══ AVAILABLE DATA ══
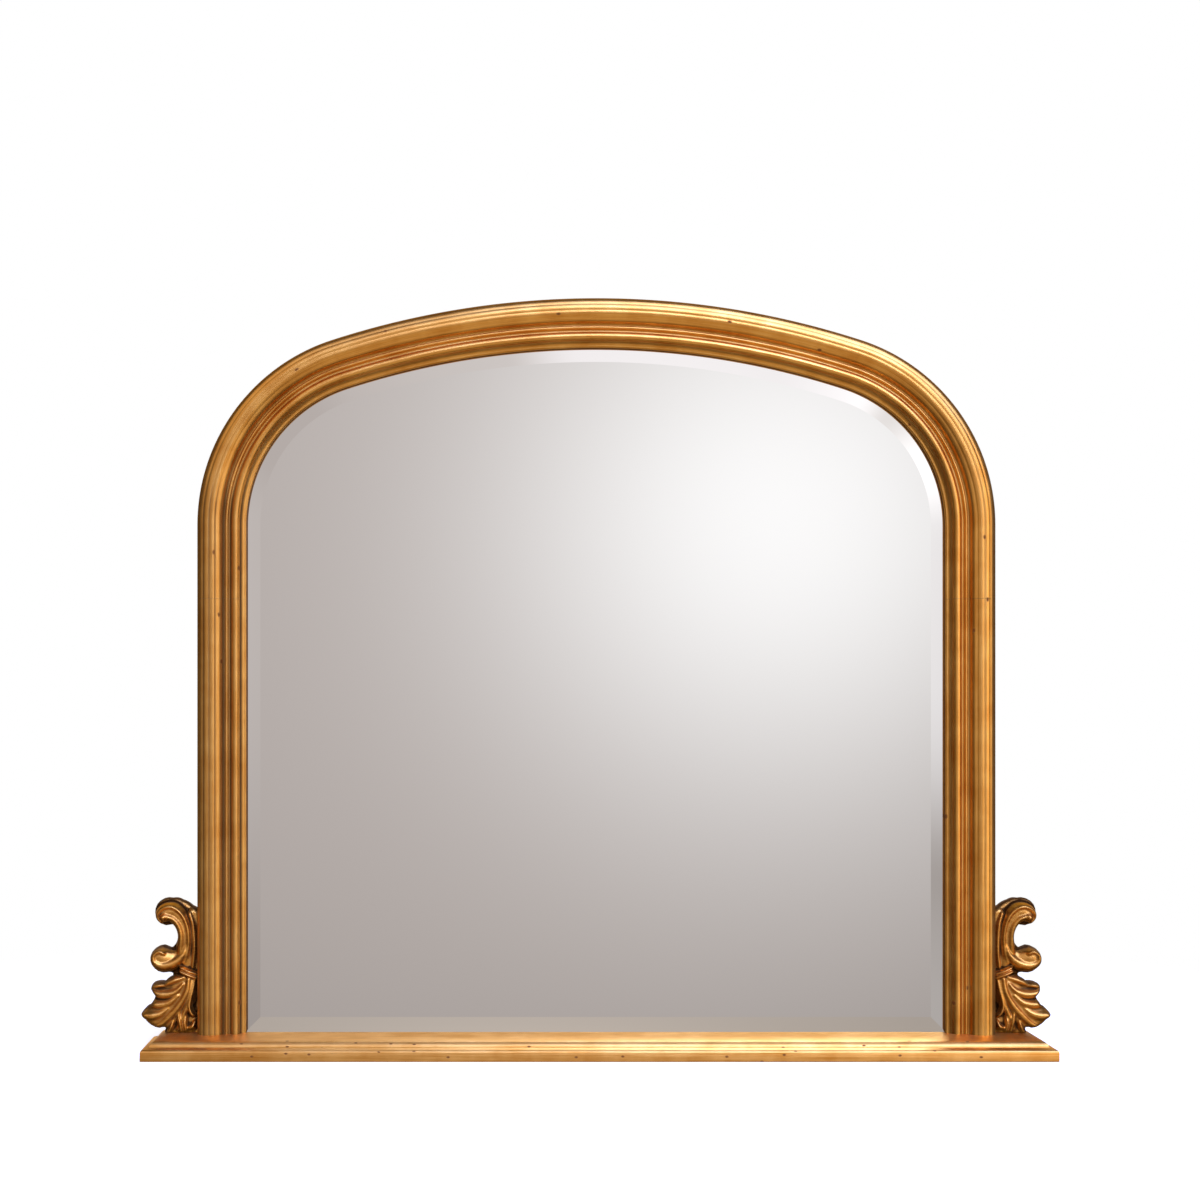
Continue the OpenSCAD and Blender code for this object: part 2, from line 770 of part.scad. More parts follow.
module mending_plate_screws() {
  color(steel) in_face() for (side = [-1, 1]) on_side(side) {
    at_low_seam() at_plate_holes() small_screw();
    at_high_seam() at_plate_holes() small_screw();
  }
}

module base_screws() {
  color(steel) in_face() {
    at_rail_screws() base_screw();
    for (side = [-1, 1]) on_side(side) {
      at_stile_screws() base_screw();
      at_carve_screw() base_screw();
    }
  }
}

// ---- Hangers ------------------------------------------------------------------------------

module hanger_strap(side) {
  color(brass) in_face() on_side(side) at_hanger() difference() {
    union() {
      translate([-strap_w / 2, strap_w / 2 - strap_l, -strap_t])
        cube([strap_w, strap_l - strap_w / 2, strap_t]);
      translate([0, strap_w / 2 - strap_l, -strap_t]) cylinder(d = strap_w, h = strap_t);
      translate([0, 0, -ring_standoff]) rotate([0, 90, 0])
        cylinder(r = barrel_r, h = strap_w, center = true);
    }
    translate([0, 0, -ring_standoff]) rotate([0, 90, 0])
      cylinder(r = eye_r, h = strap_w + 2 * past, center = true);
    at_strap_holes() plate_hole(strap_t);
  }
}

// Ring of round wire: a straight bar in the eye, two bends, two sides and a half circle
module d_ring(side) {
  color(brass) in_face() on_side(side) at_hanger() translate([0, 0, -ring_standoff]) {
    rotate([0, 90, 0]) cylinder(d = ring_wire_d, h = 2 * ring_bar, center = true);
    for (way = [-1, 1]) on_side(way) {
      translate([ring_bar, -ring_corner, 0])
        rotate_extrude(angle = 90) translate([ring_corner, 0]) circle(d = ring_wire_d);
      translate([ring_w / 2, -ring_corner, 0]) rotate([90, 0, 0]) cylinder(d = ring_wire_d, h = ring_side);
    }
    translate([0, -ring_corner - ring_side, 0]) rotate([0, 0, 180])
      rotate_extrude(angle = 180) translate([ring_w / 2, 0]) circle(d = ring_wire_d);
  }
}

module hanger_screws() {
  color(brass) in_face() for (side = [-1, 1]) on_side(side) at_hanger() at_strap_holes() small_screw();
}

module wall_bumpers() {
  color("saddlebrown") in_face() for (side = [-1, 1]) on_side(side)
    translate([half_w + back_mid_u, bumper_y, -rebate_d - bumper_t]) cylinder(d = bumper_d, h = bumper_t);
}

stile(-1);  // left_stile
stile(1);  // right_stile
haunch(-1);  // left_haunch
haunch(1);  // right_haunch
crown_rail();
bottom_rail();
base_plinth();
scroll_carving(-1);  // left_scroll_carving
scroll_carving(1);  // right_scroll_carving
mirror_glass();
rebate_tape();
setting_blocks();
backing_board();
framing_points();
joint_dowels();
carving_dowels();
mending_plates();
mending_plate_screws();
base_screws();
hanger_strap(-1);  // left_hanger_strap
hanger_strap(1);  // right_hanger_strap
d_ring(-1);  // left_d_ring
d_ring(1);  // right_d_ring
hanger_screws();
wall_bumpers();
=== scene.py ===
"""Looks of an arched, gilt overmantel mirror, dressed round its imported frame.

Sizes in the classes are in millimetres and use the plane of the face: x to the right,
y up from the top of the base and z towards the viewer from the front of the glass.
"""

import logging
import math
from collections.abc import Callable, Sequence
from dataclasses import dataclass, field
from enum import Enum
from functools import partial

import bpy
import numpy as np
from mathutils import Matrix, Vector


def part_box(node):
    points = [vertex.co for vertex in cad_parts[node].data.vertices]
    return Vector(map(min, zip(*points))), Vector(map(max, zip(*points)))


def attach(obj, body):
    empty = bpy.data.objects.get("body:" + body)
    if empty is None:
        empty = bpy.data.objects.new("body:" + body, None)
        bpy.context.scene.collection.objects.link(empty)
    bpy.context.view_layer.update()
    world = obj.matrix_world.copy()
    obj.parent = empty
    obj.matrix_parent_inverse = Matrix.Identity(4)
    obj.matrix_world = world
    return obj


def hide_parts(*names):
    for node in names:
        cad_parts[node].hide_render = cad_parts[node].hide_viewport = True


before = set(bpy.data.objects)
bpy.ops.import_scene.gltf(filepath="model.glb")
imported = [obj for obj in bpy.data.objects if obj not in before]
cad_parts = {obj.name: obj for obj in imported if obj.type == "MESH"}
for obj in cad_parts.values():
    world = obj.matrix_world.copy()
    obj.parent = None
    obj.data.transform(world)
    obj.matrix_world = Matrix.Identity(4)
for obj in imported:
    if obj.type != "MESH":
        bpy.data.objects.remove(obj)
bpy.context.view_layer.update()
LOG = logging.getLogger("overmantel_mirror")
MM = 0.001
BODY = "frame"
AddNode = Callable[..., bpy.types.NodeOutputs]
# Layers that the pieces carry and the leaf reads: the flow of the work, the share of dark wash and
# painted shade, and the crests that are rubbed.
FLOW = "flow"
WASH_AND_SHADE_SHARE = "wash_and_shade_share"
CREST = "crest"


class Side(Enum):
    """The two hands of a mirrored piece."""

    LEFT = -1
    RIGHT = 1


# ---- Small tools ----------------------------------------------------------------------------


def linear(hex_colour: str) -> tuple[float, float, float, float]:
    """Turn an sRGB colour into the linear one that a shader wants.

    Args:
        hex_colour: the colour as "#RRGGBB".

    Returns:
        Red, green, blue and alpha, linear, from 0 to 1.
    """
    parts = [int(hex_colour[i : i + 2], 16) / 255 for i in (1, 3, 5)]
    turned = [c / 12.92 if c <= 0.04045 else ((c + 0.055) / 1.055) ** 2.4 for c in parts]
    return (turned[0], turned[1], turned[2], 1.0)


def add_node(
    tree: bpy.types.NodeTree, kind: str, inputs: dict, **settings: object
) -> bpy.types.NodeOutputs:
    """Add a shader node with its settings, and link or set its inputs.

    Args:
        tree: the node tree.
        kind: the node's type name, without the prefix that they all share.
        inputs: socket names or numbers, and for each a socket to link or a value.
        settings: attribute names and values.

    Returns:
        The node's outputs.
    """
    made = tree.nodes.new(f"ShaderNode{kind}")
    for name, value in settings.items():
        setattr(made, name, value)
    for key, value in inputs.items():
        if isinstance(value, bpy.types.NodeSocket):
            tree.links.new(value, made.inputs[key])
        else:
            made.inputs[key].default_value = value
    return made.outputs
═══
> WHAT IS ASKED: Transcribe precisely the lines between the one that contains "mending_plates();" and the one that contains "if empty is", counting those two lines as part of the range.

> THE REPLY:
mending_plates();
mending_plate_screws();
base_screws();
hanger_strap(-1);  // left_hanger_strap
hanger_strap(1);  // right_hanger_strap
d_ring(-1);  // left_d_ring
d_ring(1);  // right_d_ring
hanger_screws();
wall_bumpers();
=== scene.py ===
"""Looks of an arched, gilt overmantel mirror, dressed round its imported frame.

Sizes in the classes are in millimetres and use the plane of the face: x to the right,
y up from the top of the base and z towards the viewer from the front of the glass.
"""

import logging
import math
from collections.abc import Callable, Sequence
from dataclasses import dataclass, field
from enum import Enum
from functools import partial

import bpy
import numpy as np
from mathutils import Matrix, Vector


def part_box(node):
    points = [vertex.co for vertex in cad_parts[node].data.vertices]
    return Vector(map(min, zip(*points))), Vector(map(max, zip(*points)))


def attach(obj, body):
    empty = bpy.data.objects.get("body:" + body)
    if empty is None:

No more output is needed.